The above block diagram clearly explains the Machine Learning Data pipeline. The Boston housing dataset is stored in the Hadoop Distributed File System. The dataset is then preprocessed and divided into Test and Train dataset. Machine learning Linear Regression model learns from the train dataset and the trained model is then saved. Kafka producer then takes the test dataset and puts randomly picked individual tuples into Kafka message stream. Kafka consumer on the other end picks individual messages from the stream and uses the saved Machine learning pre-trained model to predict the response. The response output is then shown on the console. When a new dataset comes into the Hadoop Distributed file system the kafka producer and consumer halts until the model is trained on the new dataset. As soon as the new model is trained and saved. The consumer and producer resumes with streaming and predictions. The entire application is built in Python programming language and it is multi-threaded.
Implementation
The entire application is built using Python programming language and it is a Multi-threaded python application. There are three primary threads and each of these threads have only one instance and it is implemented using Singleton Design Patterns. The three threads are as follows:
Machine Learning Model Trainer Thread
The machine learning model trainer thread primary task is to train the model and save the trained Linear Regression model. The dataset is read from the CSV file stored in HDFS. The dataset is then split into test and train splits. Linear Regression model is then built using the train split and the model is stored inside the MLmodel folder. Until the model is trained and saved, the Kafka producer thread and Kafka consumer thread are on stand-by and do not proceed with the streaming and predictions.
Kafka Producer Thread
The Kafka producer thread’s primary task is to take the test split of the dataset and send individual randomly picked tuples as messages in the stream in Python dictionary format. The producer is hosted in the localhost at port number 9092. The test split of the dataset is stored in the test_df variable inside the model trainer thread class. Using the instance of the model trainer thread class, the test_df is taken for streaming.

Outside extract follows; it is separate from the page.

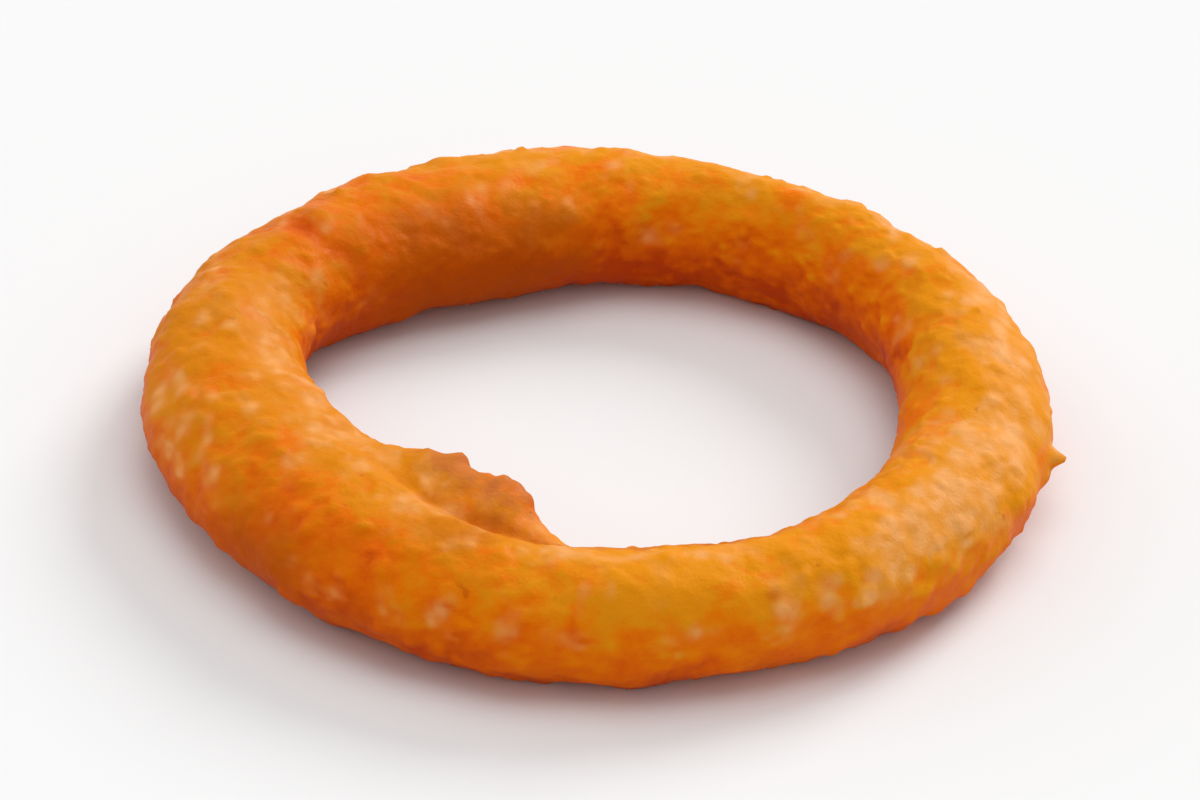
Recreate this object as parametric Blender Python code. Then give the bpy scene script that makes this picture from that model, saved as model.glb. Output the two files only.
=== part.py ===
"""One battered onion ring, lying flat, built as a single closed body.

The batter tube is swept round a slightly uneven circle. Its width and height change on the way
round, gentle lumps cover it, a lip of spare batter stands out over the hole on one side, and the
underside is flattened where the ring lies.
"""

import math

import bmesh
import bpy
from mathutils import Vector, noise

MM = 0.001

# Directions round the ring are measured from +X towards +Y.
# A wave is (how many crests round the ring, how much it adds, direction of a crest in degrees).

# The line that runs along the middle of the batter tube.
RING_RADIUS = 31.7 * MM
RADIUS_WAVES = (
    (2, 0.8 * MM, 15.0),
    (3, 0.6 * MM, 43.0),
    (4, 0.4 * MM, 81.0),
    (5, 0.25 * MM, 30.0),
)

# The oval section of the batter tube.
TUBE_HALF_WIDTH = 6.6 * MM
WIDTH_WAVES = (
    (1, 1.0 * MM, 192.0),
    (2, 0.25 * MM, 176.0),
    (3, 1.0 * MM, 110.0),
    (4, 0.45 * MM, 26.0),
)
TUBE_HALF_HEIGHT = 5.65 * MM
HEIGHT_WAVES = (
    (1, 0.13 * MM, 41.0),
    (2, 0.14 * MM, 37.0),
)

# How far the round underside is flattened where the ring lies.
FLAT_DEPTH = 0.3 * MM

# Gentle lumps in the batter: (size of a lump, height, where its pattern starts).
LUMPS = (
    (9.0 * MM, 0.55 * MM, 3.1),
    (4.2 * MM, 0.32 * MM, 17.4),
)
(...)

Since the Singleton design pattern is used across all the three threads, every thread has access to the variables in every other thread. The main intention of using Singleton design patterns is to create only one instance for a thread class and use it across all the other threads.
Kafka Consumer Thread
The Kafka consumer threads primary task is to consume the messages from the message stream and use the messages for predictions. The consumer thread constantly monitors the model training flags of the ML model trainer thread in loop. When a new dataset is pushed, the thread halts until the training is complete and a new ML model is available for predictions. The flags monitored by the consumer thread are is_model_trained and is_model_available. The auto_offset_reset parameter of the kafka consumer is set to the earliest so that the historical messages are consumed first from the message stream. The retention period of messages in the kafka stream is left with default configuration i.e. 7 days.
Application Running Instructions and Relevant Screenshots
Clone the Git repository, the link is in the Source code section below. Create an EMR M4xlarge instance with spark application and only one master node. Install the kafka software. Scp the application tar file into the master node. Run the bash script setup.sh. This will install all the required library dependencies. Once the dependencies are installed, copy the fs.defaultFS property from core-site.xml in /etc/hadoop/conf/core-site.xml and update the in global parameter HDFS_DATASET_LOC in GlobalConstants.py in the source code directory.
Create a folder called dataset for storing the csv inside HDFS. Create one more directory inside the dataset folder called used to store the datasets which has been already used for training purposes. Now, run the bash script run.sh, this should start the application and the console appears to be as shown in the screenshot below.

Future Work
This application can be further scaled to any extent depending on the requirement and problem statement. However one of the major further developments which can add value to the project is integrating Redis. Least Recently Used (LRU) caching mechanism can be implemented using Redis. LRU cache organizes items in order of use, allowing quick identification of items which have not been used for the longest amount of time.
As the throughput of messages increases, there is a decent probability of getting messages of a particular pattern or identical messages. In such scenarios relying on machine learning model prediction could not be reliable as it may take more time. Hence LRU cache can be used to get super fast predictions for messages with higher appearance count. Also the application can also be designed using FLASK framework, where we can use cron jobs to train machine learning models and REST API’s to push messages to kafka stream and document predictions.